Tuesday, June 22, 2010

Promises: God's and ours

Why do we break promises? We break them because we change, or circumstances do. That is, we make a promise in one mood; the mood shifts, and we break it. Or we make a promise, but it isn't of much weight to us, so we let it slip. Or we make a promise, then sin grips us and the promise becomes inconvenient and burdensome, so we drop it to cling to our sin.

Or circumstances change. We promise to give something, do something, be somewhere, but our resources or our life or our schedule changes.

Why does God never break promises? He never changes, and He controls circumstances.

Put it another way: at any point, God knows Himself exhaustively, and knows all circumstances in all time-frames exhaustively. The latter actually springs from the former.

Thus it literally is not possible that God should ever be caught short by either a change in Himself, or in circumstances. He is the Lord, and He does not change (Malachi 3:6; cf. Hebrews 13:8). He works all things after the counsel of His will (Ephesians 1:11). The categories that produce faithlessness in us simply are not meaningful to God.

I see three immediate implications:

First, the believer can rest unreservedly on God's word of promise. Christ says He'll never cast us out, and He won't (John 6:37). God promises that all things will work together for our good, and they will (Romans 8:28). Jesus promises that not one of His sheep will perish, and they won't (John 10:28).

Second, the unbeliever needs to deal with the complete hopelessness of his situation, as matters stand. God promises to judge all secrets in the day of judgment (Ecclesiastes 12:23). He promises that all artifices of human pride and rebellion — all rationalizations, excuses, and dodges — will be swept away like so many cobwebs (Isaiah 2:11; 1 Corinthians 2:19). He promises that every knee will bow, and every tongue admit that Jesus is Lord, and they will (Philippians 2:10-11). Confess the truth now, to your salvation, or you will surely confess it in that day, to your damnation.

Third, the believer needs to take God as his model. I imagine many in unrepented sin read the start of the post and thought "Yes! That's why I had to change my mind! Situations changed!"

Not so fast, Turbo.

The Israelites made a promise without a full knowledge of the facts (Joshua 9) — and God held them to it, regardless (2 Samuel 21). It is characteristic of the righteous man that he "swears to his own hurt and does not change" (Psalm 15:4).

7 comments:

Death or Glory Toad said...

Thank you, Thank you for a timely post. It's too easy to forget (since the mood or situation changes) God's immutability and how His promises reflect it. SO important in good and bad weather.

NoLongerBlind said...

Thanks for this reminder, Dan.

This goes well with your post:

http://www.youtube.com/watch?v=PJ9ZJPIDkis

(sorry, I'm at work and don't have my link-posting "crib notes".)

Becky Schell said...

That is why we need to be slow to speak. I have always struggled with thinking about what I am going to say ahead of time.

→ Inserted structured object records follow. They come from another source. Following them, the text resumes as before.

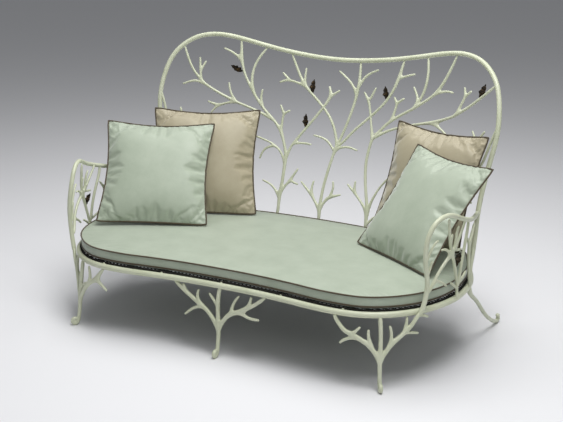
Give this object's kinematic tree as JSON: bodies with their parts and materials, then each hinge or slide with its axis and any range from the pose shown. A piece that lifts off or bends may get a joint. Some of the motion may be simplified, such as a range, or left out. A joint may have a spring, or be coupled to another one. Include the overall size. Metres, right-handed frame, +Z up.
{
  "type": "twig sofa",
  "caption": "Painted iron sofa with a hooped back and open arms filled with forked twig rods, scroll feet, a kidney-shaped seat cushion and loose pillows.",
  "frame": {"origin": "middle of the bounding box's base, on the floor", "axes": "+X to the viewer's right along the seat, -Y out of the front, +Z up"},
  "size_m": [2.2008, 1.347, 1.3769],
  "materials": {
    "cream_paint": "satin",
    "deck_black": "satin",
    "leaf_bronze": "dark patina",
    "sage_cloth": "silky weave",
    "tan_cloth": "silky weave",
    "brown_piping": "cord"
  },
  "bodies": {
    "frame": {"seat_ring": "cream_paint", "back_hoop": "cream_paint", "tree_outer_left": "cream_paint", "tree_left": "cream_paint", "tree_centre": "cream_paint", "tree_right": "cream_paint", "tree_outer_right": "cream_paint", "arm_hoop_left": "cream_paint", "arm_hoop_right": "cream_paint", "arm_twigs_left": "cream_paint", "arm_twigs_right": "cream_paint", "arm_twigs_rear_left": "cream_paint", "arm_twigs_rear_right": "cream_paint", "leg_front_left": "cream_paint", "leg_front_centre": "cream_paint", "leg_front_right": "cream_paint", "leg_rear_left": "cream_paint", "leg_rear_right": "cream_paint", "leaf_1": "leaf_bronze", "leaf_2": "leaf_bronze", "leaf_3": "leaf_bronze", "leaf_4": "leaf_bronze", "leaf_5": "leaf_bronze", "leaf_arm_left": "leaf_bronze", "leaf_arm_right": "leaf_bronze", "deck_rod_loop": "deck_black", "deck_mesh": "deck_black", "cross_bar_1": "cream_paint", "cross_bar_2": "cream_paint", "cross_bar_3": "cream_paint", "cross_bar_4": "cream_paint", "cross_bar_5": "cream_paint"},
    "seat_cushion": {"seat_cushion": "sage_cloth", "seat_piping_top": "brown_piping", "seat_piping_bottom": "brown_piping"},
    "pillow_tan_left": {"pillow_tan_left": "tan_cloth", "piping_tan_left": "brown_piping"},
    "pillow_green_left": {"pillow_green_left": "sage_cloth", "piping_green_left": "brown_piping"},
    "pillow_tan_right": {"pillow_tan_right": "tan_cloth", "piping_tan_right": "brown_piping"},
    "pillow_green_right": {"pillow_green_right": "sage_cloth", "piping_green_right": "brown_piping"}
  },
  "joints": [
    {"name": "seat_cushion_lift", "type": "slide", "parent": "frame", "child": "seat_cushion", "axis": [0, 0, 1], "range_m": [0, 0.8]},
    {"name": "tan_left_lift", "type": "slide", "parent": "seat_cushion", "child": "pillow_tan_left", "axis": [0, 0, 1], "range_m": [0, 0.8]},
    {"name": "green_left_lift", "type": "slide", "parent": "pillow_tan_left", "child": "pillow_green_left", "axis": [0, 0, 1], "range_m": [0, 0.8]},
    {"name": "tan_right_lift", "type": "slide", "parent": "seat_cushion", "child": "pillow_tan_right", "axis": [0, 0, 1], "range_m": [0, 0.8]},
    {"name": "green_right_lift", "type": "slide", "parent": "pillow_tan_right", "child": "pillow_green_right", "axis": [0, 0, 1], "range_m": [0, 0.8]}
  ]
}
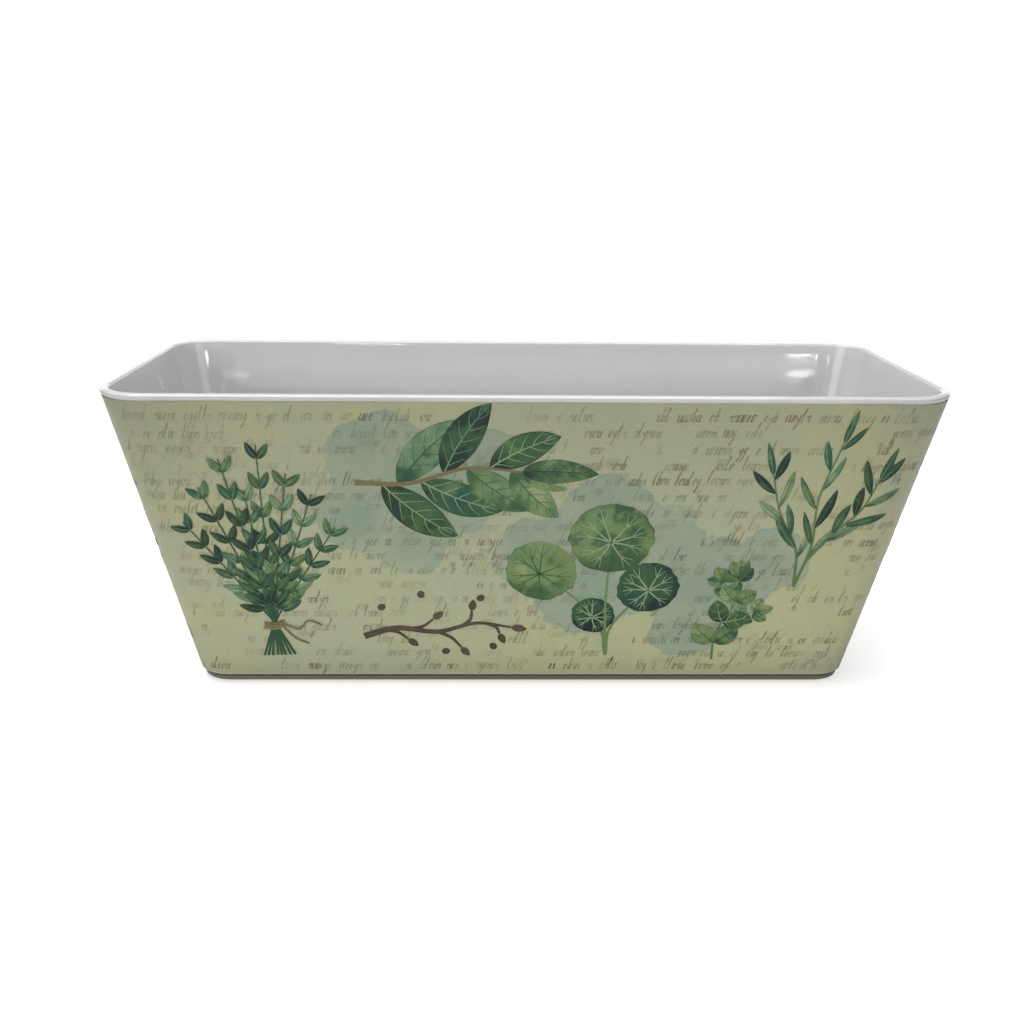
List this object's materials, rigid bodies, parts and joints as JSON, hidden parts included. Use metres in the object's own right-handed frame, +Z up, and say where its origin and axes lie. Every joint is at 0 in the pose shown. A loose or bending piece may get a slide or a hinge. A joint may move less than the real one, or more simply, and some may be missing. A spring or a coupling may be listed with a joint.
{
  "type": "herb planter",
  "caption": "Tapered rectangular windowsill planter with rounded corners, a rolled rim, a printed leaf wrap, lift-out drain plugs and rubber feet.",
  "frame": {"origin": "centre of the footprint on the surface that the planter stands on, which is the bottom centre of the bounding box", "axes": "+X along the length, to the right seen from the front; +Y from the front wall to the back wall; +Z up"},
  "size_m": [0.305, 0.118, 0.121],
  "materials": {
    "white_melamine": "glossy moulded white",
    "printed_foil": "satin print, sage green with leaf sprigs",
    "plug_silicone": "matt, slightly milky",
    "foot_rubber": "matt dark grey"
  },
  "bodies": {
    "planter": {"trough": "white_melamine", "printed_wrap": "printed_foil", "foot_front_left": "foot_rubber", "foot_front_right": "foot_rubber", "foot_back_left": "foot_rubber", "foot_back_right": "foot_rubber"},
    "left_plug": {"drain_plug_left": "plug_silicone"},
    "middle_plug": {"drain_plug_middle": "plug_silicone"},
    "right_plug": {"drain_plug_right": "plug_silicone"}
  },
  "joints": [
    {"name": "left_plug_lift", "type": "slide", "parent": "planter", "child": "left_plug", "axis": [0, 0, 1], "range_m": [0, 0.13]},
    {"name": "middle_plug_lift", "type": "slide", "parent": "planter", "child": "middle_plug", "axis": [0, 0, 1], "range_m": [0, 0.13]},
    {"name": "right_plug_lift", "type": "slide", "parent": "planter", "child": "right_plug", "axis": [0, 0, 1], "range_m": [0, 0.13]}
  ]
}
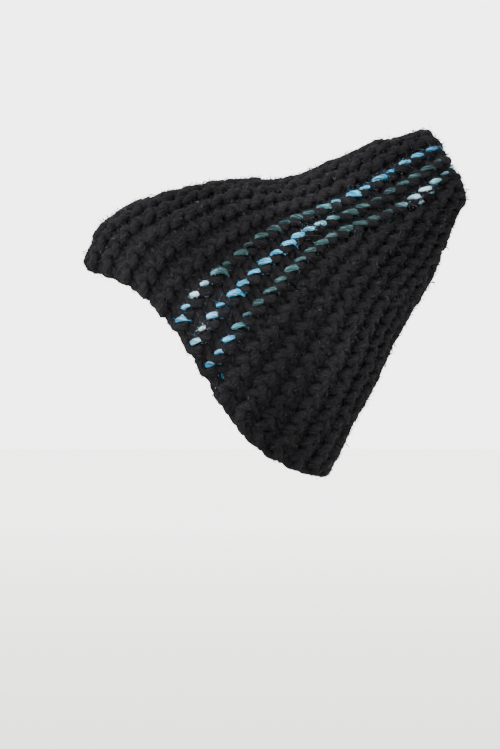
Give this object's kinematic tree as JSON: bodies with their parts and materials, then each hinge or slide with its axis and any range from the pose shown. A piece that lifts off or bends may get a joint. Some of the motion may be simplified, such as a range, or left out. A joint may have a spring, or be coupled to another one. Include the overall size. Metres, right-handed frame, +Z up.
{
  "type": "pixie hood",
  "caption": "Hand-knitted pixie hood in chunky garter ridges that run from a curved open rim to a soft drawn-in peak behind the crown.",
  "frame": {"origin": "where the inside of the crown bears on the top of the head, on the hood's centre plane", "axes": "+Z up as worn, -Y to the wearer's front, +X to the wearer's left, and the peak points to +Y and up"},
  "size_m": [0.1656, 0.2748, 0.2497],
  "materials": {
    "black_yarn": "matte",
    "slub_yarn": "matte"
  },
  "bodies": {
    "root": {"hood_fabric": "black_yarn", "slub_stripe_front": "slub_yarn", "slub_stripe_middle": "slub_yarn", "slub_stripe_back": "slub_yarn", "black_course_front": "black_yarn", "black_course_back": "black_yarn", "peak_gather": "black_yarn"}
  },
  "joints": []
}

I am working very hard to remember to say "if I can" or something similar in certain circumstances. A friend of mine does that, but then she tries hard to do the thing as if it was promised.

This is not to say that I don't think we should ever make promises, just be particular about which things receive that level of commitment.

Lynda O said...

Thanks, Dan, for this post. That is what is so great about our great covenant-keeping God, that He never changes, He always remains faithful. The people of Israel often set up stones as witnesses to remember something, even promises made between themselves that were not always kept -- and then the psalms give us great words about God as THE rock, the One who is greater than even their own stone witnesses.

JohnO said...

Scripture reports several occasions where God changes his mind...these occasions are where he decides to reduce punishment or be merciful to his people. 2 Sam 24:16; 1 Ch 21:15; Jer 26:19; Amos 7:6
As God's character is both righteous and merciful maybe the change of mind inherent in mercy is a good thing.
We can trust God and Rely on him in his mercy.

DJP said...

I'm not sure what your point is, John. Scripture necessarily speaks of God anthropomorphically in these narratives — otherwise, how do you describe the interaction of an eternal, immutable being in time and space? His character and promises and counsels don't change, but he must deal with situations that do.

JohnO said...

I believe we can totally trust god in his relationship to us and his promises to us as you wrote. My point is that outside of that context he does indeed change from his preferred plan to allow for our choices. He can be accommodating or flexible in his will towards us humans. Two examples are (a) God allowing Israel to have a king even though his preference was for Israel not to have a king ; (b) agreeing to speak through Moses rather than directly to Israel , after Israel found God difficult to listen to at Horeb. In the past I have over-generalised God's trust-worthyness to misunderstand him as being less responsive than he is.